Input material -
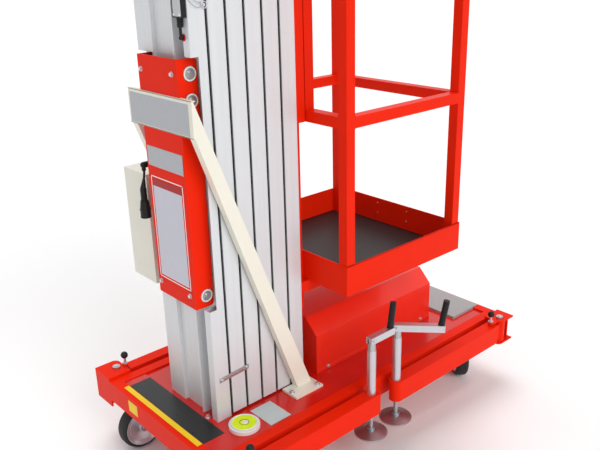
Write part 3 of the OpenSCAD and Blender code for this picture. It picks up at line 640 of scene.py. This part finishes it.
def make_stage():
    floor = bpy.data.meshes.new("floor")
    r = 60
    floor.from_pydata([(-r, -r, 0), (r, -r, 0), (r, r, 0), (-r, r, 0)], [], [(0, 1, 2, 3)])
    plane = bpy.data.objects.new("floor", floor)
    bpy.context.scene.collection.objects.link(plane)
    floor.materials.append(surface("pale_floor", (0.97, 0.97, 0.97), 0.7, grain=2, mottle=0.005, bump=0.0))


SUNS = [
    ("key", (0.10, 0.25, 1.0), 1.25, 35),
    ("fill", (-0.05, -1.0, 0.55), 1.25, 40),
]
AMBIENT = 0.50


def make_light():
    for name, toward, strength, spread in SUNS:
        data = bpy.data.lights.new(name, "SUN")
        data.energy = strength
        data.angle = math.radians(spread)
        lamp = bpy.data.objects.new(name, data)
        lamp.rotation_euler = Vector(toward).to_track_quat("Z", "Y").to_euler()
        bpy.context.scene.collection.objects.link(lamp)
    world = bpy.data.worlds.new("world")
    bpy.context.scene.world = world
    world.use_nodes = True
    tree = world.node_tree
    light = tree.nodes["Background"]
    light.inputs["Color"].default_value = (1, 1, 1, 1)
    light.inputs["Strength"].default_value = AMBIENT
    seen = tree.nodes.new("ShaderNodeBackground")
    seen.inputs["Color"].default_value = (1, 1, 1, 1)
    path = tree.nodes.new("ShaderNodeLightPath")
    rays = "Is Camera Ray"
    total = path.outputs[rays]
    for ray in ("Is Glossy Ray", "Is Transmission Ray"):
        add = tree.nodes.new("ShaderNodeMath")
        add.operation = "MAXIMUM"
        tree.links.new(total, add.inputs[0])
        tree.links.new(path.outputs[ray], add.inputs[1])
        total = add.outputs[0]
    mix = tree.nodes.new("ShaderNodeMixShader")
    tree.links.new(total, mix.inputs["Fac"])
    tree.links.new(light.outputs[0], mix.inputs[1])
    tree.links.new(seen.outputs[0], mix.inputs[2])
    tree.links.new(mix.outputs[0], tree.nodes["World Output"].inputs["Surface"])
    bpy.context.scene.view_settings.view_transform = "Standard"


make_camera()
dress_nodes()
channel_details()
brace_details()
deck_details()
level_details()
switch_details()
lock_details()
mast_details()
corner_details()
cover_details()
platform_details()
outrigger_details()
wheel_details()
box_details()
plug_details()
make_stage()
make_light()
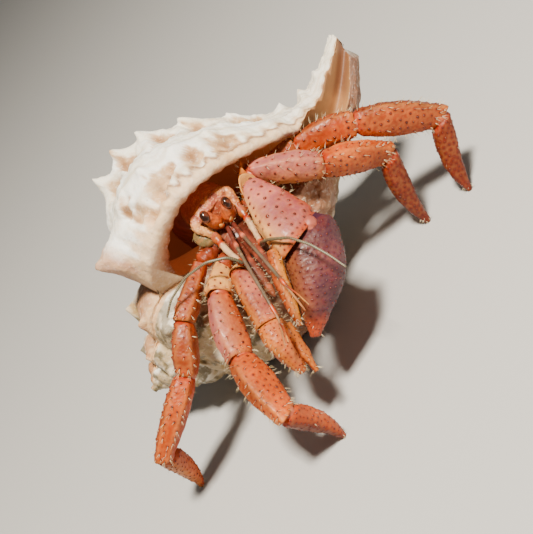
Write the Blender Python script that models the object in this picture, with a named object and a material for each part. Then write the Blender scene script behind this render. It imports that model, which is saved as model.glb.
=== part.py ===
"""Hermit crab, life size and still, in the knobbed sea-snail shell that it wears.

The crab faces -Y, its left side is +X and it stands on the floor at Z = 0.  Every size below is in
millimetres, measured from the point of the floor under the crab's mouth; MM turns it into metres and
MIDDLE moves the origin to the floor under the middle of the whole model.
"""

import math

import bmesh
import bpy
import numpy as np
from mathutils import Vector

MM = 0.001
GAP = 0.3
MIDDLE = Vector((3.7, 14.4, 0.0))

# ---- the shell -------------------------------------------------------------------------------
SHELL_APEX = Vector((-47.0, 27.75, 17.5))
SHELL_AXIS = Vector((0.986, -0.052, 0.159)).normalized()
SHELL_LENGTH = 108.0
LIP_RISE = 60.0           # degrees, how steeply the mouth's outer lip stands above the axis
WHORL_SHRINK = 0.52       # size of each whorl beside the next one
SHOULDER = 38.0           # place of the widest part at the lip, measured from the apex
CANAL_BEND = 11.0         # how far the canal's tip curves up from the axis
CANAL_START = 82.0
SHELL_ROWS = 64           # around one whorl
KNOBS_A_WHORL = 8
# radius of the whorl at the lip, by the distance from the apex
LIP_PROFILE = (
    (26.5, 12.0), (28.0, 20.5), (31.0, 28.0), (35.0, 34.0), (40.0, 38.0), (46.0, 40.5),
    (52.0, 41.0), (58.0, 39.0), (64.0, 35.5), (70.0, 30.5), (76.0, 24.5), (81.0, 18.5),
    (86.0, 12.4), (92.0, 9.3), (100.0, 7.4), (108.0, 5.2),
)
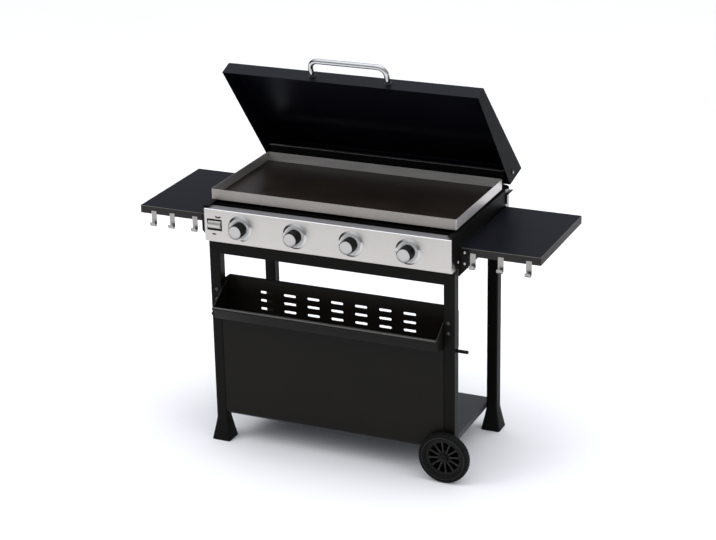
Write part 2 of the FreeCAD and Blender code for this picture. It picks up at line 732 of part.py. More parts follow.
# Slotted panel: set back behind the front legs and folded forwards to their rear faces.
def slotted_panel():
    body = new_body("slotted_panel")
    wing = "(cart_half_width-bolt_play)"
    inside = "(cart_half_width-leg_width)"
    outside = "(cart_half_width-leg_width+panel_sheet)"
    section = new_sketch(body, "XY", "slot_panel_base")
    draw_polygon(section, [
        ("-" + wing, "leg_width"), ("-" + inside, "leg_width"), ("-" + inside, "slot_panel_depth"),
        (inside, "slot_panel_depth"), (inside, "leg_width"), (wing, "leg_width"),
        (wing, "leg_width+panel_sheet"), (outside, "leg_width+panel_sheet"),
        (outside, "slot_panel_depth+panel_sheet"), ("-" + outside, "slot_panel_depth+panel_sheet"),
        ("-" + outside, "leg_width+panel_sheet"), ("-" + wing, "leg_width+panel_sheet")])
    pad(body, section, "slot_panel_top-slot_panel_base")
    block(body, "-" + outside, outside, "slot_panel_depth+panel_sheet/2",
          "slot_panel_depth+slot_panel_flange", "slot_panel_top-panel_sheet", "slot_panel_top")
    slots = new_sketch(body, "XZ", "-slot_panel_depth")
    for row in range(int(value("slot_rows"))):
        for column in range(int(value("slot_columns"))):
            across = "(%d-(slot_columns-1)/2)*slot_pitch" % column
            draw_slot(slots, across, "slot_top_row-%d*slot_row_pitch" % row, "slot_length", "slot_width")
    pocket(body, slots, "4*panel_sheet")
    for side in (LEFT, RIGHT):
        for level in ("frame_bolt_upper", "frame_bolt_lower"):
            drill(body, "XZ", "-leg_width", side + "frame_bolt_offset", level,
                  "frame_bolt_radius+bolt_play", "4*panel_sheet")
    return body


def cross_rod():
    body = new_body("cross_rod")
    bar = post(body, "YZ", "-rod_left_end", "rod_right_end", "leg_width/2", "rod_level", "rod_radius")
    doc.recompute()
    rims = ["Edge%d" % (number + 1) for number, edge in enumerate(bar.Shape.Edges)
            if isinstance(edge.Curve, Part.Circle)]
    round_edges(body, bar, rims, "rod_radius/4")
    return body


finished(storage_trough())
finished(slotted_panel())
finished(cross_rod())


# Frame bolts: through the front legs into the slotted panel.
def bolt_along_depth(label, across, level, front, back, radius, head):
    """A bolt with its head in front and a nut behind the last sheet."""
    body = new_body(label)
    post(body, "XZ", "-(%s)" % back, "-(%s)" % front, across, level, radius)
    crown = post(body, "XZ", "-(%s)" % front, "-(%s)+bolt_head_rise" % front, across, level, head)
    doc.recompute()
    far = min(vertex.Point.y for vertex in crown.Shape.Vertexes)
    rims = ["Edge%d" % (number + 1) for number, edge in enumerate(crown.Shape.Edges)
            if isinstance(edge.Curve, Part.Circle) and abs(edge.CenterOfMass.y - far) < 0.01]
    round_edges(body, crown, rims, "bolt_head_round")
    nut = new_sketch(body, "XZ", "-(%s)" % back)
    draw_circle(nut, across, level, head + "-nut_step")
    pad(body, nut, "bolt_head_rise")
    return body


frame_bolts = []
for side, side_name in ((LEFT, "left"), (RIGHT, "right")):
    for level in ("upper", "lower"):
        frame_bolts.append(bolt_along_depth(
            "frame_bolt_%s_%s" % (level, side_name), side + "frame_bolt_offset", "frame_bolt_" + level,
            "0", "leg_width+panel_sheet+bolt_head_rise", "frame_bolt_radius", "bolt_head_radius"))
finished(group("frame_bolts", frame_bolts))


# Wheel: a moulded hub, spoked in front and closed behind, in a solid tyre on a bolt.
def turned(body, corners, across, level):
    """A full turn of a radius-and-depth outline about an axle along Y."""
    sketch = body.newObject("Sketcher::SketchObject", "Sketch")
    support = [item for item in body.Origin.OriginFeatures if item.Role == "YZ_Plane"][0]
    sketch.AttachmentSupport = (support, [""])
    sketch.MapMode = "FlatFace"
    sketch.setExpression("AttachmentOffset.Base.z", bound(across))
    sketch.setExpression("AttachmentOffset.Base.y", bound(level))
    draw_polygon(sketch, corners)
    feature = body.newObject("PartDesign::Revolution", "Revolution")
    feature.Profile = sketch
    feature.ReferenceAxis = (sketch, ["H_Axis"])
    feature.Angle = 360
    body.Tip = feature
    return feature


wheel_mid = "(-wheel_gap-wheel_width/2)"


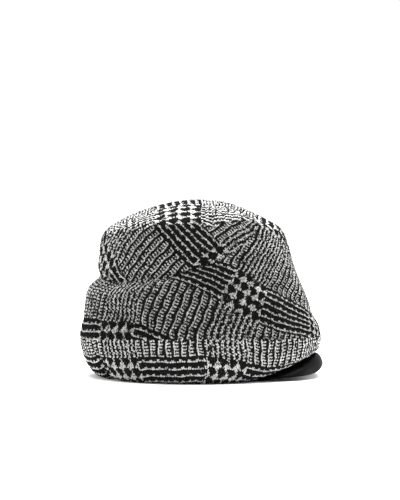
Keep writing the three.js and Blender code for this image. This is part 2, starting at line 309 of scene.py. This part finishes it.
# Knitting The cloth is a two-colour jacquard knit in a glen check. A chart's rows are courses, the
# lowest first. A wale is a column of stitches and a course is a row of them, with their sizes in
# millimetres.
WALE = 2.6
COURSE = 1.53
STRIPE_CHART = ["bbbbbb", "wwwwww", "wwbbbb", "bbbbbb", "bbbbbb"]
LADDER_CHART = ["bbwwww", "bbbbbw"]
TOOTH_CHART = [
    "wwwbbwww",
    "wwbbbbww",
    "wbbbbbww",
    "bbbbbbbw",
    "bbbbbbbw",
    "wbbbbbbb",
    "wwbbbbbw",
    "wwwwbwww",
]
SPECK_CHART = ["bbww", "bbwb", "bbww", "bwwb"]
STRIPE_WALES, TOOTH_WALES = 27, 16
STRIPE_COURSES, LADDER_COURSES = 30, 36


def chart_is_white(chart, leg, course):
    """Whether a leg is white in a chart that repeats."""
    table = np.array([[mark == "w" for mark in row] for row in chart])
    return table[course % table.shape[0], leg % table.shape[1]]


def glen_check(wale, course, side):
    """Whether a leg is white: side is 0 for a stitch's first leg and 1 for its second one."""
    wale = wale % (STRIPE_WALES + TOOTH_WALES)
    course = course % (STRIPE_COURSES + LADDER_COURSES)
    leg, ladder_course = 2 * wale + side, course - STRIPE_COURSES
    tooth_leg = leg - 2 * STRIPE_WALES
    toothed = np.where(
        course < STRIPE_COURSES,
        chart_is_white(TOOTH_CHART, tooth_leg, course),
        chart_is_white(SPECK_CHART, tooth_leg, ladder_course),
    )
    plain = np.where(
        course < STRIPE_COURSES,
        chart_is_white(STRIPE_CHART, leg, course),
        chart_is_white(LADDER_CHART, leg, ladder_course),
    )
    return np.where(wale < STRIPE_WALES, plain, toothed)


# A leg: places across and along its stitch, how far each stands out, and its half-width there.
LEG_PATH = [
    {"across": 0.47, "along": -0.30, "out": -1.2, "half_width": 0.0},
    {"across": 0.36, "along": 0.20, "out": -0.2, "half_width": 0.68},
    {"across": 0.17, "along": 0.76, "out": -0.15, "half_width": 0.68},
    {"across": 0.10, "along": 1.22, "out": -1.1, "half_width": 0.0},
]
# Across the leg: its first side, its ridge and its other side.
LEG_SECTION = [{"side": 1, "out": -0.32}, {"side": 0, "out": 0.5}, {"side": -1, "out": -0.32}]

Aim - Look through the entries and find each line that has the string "finishes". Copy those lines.

Task output -
Write part 3 of the OpenSCAD and Blender code for this picture. It picks up at line 640 of scene.py. This part finishes it.
Keep writing the three.js and Blender code for this image. This is part 2, starting at line 309 of scene.py. This part finishes it.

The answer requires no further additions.